“Venite come siete”

Un ragazzo, un’adolescente come tanti, seduto in uno dei più celebri fast food del mondo. Un’altra delle tante pubblicità di McDonald’s si dirà. E in effetti lo è. E’ l’ultimo di una lunghissima serie questo spot francese. Ma torniamo al giovane in attesa del suo hamburger. Squilla il cellulare, lo si sente parlottare: «Stavo pensando proprio a te e guardavo la nostra foto scolastica… Mi manchi anche tu. Ora ti devo lasciare, che arriva papà». Stacco sul genitore con i vassoi degli hamburger. Vede la foto e commenta: «Quando avevo la tua età ero come te: facevo impazzire tutte le ragazze. Peccato che la tua fosse una classe solo maschile. Avresti potuto avere tante donne adesso».

Non è la prima volta che uno spot pubblicitario gioca sull’ambiguità di genere, sull’orientamento sessuale, sullo scambio di ruoli. E succede quasi sempre per attirare attenzione, creare scandalo, far parlare del prodotto pubblicizzato. Eppure vedendo anche l’interessante dibattito sulla rappresentazione del mondo gay che ne è venuto fuori in Francia mi è venuto spontaneo chiedermi se l’emancipazione sociale possa in qualche modo passare anche dalla pubblicità. Certo è vero, il fine essenziale della pubblicità è economico, commerciale, puramente aziendale. Però è pur sempre vero che la pubblicità è  anche lo specchio della società in cui viviamo: riflette le mode, le aspettative e anche i modelli che caratterizzano un certo periodo storico. La pubblicità quindi in una qualche misura ha contribuito a diffondere e legittimare certi modelli e con la semplicità e ripetitività che le è tipica ha finito per attribure loro la naturalezza della quotidianità. Chiaramente questo nn toglie il fatto che la pubblicità resti “una fabbrica di luoghi comuni”, una vetrina narcisista di ostentazione.

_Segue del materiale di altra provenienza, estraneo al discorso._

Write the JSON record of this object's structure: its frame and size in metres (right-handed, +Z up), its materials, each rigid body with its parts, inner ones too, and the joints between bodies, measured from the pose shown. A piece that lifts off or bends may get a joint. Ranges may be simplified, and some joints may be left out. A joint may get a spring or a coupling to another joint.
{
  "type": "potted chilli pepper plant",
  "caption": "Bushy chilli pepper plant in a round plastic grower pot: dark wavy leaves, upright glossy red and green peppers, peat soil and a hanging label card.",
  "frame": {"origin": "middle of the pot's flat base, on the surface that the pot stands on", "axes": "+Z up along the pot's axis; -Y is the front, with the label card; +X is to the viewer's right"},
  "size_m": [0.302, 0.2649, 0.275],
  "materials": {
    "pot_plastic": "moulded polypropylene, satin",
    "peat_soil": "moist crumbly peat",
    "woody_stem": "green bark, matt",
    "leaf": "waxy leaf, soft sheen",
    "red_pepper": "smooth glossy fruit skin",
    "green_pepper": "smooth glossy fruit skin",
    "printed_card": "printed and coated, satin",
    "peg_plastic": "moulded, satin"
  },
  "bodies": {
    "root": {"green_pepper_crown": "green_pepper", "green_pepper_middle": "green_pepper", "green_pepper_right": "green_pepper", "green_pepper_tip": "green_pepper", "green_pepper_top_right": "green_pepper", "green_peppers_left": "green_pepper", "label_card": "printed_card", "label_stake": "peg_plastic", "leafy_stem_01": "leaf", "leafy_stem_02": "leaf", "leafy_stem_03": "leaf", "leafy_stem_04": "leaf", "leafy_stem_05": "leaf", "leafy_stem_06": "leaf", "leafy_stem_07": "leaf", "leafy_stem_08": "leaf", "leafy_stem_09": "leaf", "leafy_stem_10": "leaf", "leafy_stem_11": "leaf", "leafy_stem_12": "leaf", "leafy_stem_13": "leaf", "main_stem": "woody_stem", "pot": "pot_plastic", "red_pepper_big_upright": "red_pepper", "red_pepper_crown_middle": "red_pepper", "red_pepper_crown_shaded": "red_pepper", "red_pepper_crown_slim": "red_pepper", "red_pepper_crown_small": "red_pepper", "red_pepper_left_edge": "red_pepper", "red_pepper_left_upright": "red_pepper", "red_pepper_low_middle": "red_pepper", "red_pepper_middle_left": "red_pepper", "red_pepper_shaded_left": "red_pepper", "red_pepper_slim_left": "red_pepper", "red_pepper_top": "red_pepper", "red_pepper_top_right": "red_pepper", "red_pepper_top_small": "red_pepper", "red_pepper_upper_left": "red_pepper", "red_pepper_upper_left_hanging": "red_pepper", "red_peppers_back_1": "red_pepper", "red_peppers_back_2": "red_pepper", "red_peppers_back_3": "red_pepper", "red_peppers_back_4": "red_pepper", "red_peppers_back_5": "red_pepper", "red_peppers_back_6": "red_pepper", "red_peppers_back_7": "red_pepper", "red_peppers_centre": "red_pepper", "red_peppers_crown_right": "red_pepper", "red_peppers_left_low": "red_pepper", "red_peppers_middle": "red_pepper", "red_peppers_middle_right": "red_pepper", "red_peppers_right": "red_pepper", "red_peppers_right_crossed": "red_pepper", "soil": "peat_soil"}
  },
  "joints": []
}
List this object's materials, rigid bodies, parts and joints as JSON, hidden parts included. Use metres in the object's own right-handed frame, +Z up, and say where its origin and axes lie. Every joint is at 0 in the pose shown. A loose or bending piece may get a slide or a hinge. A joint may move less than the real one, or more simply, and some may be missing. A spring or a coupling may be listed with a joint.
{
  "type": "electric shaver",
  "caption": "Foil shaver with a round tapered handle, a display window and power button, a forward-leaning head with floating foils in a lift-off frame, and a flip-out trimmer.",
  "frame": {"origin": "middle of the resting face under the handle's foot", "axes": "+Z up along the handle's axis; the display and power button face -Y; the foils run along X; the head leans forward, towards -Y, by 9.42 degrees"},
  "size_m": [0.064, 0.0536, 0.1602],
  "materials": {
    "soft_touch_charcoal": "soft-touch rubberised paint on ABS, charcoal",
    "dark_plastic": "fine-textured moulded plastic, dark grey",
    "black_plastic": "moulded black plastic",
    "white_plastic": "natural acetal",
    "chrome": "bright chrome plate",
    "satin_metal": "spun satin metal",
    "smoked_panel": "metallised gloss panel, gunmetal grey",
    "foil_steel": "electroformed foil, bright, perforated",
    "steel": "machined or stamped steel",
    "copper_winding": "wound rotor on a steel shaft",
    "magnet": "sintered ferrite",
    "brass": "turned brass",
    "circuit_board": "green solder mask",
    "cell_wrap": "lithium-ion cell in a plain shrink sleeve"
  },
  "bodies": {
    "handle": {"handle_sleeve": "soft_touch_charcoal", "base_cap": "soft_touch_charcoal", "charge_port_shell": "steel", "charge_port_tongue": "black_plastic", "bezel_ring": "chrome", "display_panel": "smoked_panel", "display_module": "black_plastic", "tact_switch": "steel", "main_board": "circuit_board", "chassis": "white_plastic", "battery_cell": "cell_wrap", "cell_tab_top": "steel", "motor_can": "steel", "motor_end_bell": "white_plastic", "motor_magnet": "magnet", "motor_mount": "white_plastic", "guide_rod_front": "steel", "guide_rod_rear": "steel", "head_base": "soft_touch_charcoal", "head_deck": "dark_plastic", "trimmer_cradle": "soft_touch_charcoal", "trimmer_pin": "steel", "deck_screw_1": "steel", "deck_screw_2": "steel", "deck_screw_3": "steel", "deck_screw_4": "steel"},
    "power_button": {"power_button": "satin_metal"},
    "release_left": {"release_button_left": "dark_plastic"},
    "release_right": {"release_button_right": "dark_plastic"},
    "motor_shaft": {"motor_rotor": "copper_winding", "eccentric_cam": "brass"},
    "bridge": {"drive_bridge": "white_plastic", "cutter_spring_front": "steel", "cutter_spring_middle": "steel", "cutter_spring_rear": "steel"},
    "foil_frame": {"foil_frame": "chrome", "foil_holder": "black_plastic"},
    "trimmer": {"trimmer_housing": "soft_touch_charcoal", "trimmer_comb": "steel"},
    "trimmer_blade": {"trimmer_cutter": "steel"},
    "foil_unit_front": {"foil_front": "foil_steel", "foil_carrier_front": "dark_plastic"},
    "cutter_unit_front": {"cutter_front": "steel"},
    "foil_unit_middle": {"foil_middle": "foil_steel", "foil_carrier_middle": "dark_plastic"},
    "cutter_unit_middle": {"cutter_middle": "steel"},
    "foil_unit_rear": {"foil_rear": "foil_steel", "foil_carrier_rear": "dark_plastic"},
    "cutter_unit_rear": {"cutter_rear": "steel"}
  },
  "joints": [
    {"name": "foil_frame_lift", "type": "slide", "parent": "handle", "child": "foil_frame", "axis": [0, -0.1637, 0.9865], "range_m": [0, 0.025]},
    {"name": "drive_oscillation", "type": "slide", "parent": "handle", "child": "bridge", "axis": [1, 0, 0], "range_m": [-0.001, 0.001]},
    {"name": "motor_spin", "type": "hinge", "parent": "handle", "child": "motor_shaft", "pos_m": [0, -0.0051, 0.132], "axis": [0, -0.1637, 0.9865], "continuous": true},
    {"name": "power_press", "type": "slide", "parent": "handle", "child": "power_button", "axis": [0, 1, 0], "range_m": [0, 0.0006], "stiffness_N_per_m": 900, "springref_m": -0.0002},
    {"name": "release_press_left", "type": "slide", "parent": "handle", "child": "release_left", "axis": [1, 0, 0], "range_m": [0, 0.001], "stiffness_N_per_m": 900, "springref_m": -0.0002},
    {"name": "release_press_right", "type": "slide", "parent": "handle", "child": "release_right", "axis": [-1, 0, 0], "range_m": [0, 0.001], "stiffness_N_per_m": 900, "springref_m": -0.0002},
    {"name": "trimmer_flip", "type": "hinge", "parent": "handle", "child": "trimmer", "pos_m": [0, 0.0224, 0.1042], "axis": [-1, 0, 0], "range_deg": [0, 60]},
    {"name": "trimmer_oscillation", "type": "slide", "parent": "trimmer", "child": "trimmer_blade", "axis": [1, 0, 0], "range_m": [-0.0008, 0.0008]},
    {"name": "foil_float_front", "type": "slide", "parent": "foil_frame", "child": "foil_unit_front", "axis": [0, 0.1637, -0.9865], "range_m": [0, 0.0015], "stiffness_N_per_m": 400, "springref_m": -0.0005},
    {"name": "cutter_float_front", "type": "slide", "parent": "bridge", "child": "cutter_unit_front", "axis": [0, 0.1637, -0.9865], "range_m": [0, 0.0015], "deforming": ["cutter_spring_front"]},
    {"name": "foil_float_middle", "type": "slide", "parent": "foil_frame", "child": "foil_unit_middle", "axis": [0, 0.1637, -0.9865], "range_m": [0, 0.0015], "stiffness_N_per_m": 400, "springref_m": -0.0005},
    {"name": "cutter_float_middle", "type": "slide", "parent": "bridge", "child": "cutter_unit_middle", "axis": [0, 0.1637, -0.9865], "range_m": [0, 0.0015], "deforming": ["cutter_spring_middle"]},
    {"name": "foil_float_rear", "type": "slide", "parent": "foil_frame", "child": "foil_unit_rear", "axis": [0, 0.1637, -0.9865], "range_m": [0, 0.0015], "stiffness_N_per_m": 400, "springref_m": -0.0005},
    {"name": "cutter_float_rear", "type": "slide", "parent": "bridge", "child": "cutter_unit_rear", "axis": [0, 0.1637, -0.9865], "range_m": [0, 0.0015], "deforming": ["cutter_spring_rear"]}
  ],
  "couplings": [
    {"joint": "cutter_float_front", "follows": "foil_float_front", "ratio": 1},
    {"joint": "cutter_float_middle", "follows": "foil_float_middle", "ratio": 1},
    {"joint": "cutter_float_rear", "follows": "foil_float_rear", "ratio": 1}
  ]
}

E questa doppia anima della pubblicità forse proprio in uno spot come questo emerge in tutta la sua chiarezza: da una parte il giovane adolescente, l’ambiguità della scena con il rischio che l’eccesso svilisca ogni passione trasformando tutto in gossip dall’altra parte il luogo “familiare” per antonomasia, il tavolo del fast food più diffuso al mondo, dove è ambientata la scena. La rottura del tabù, dello stereotipo sta proprio qui! L’idea di famiglia, di genitorialità appartiene anche al mondo gay come per tutti gli altri.

http://www.youtube.com/watch?v=4RtUnzC4Q8c&feature=player_embedded

E poi lo slogan finale: “Venite come siete“… come ad elogiare la tolleranza e l’autenticità. Forse non tutta la pubblicità è spazzatura. Forse può essere uno strumento in più nella lotta all’emancipazione sociale. Chissà se anche in Italia arriverà questo spot…mah!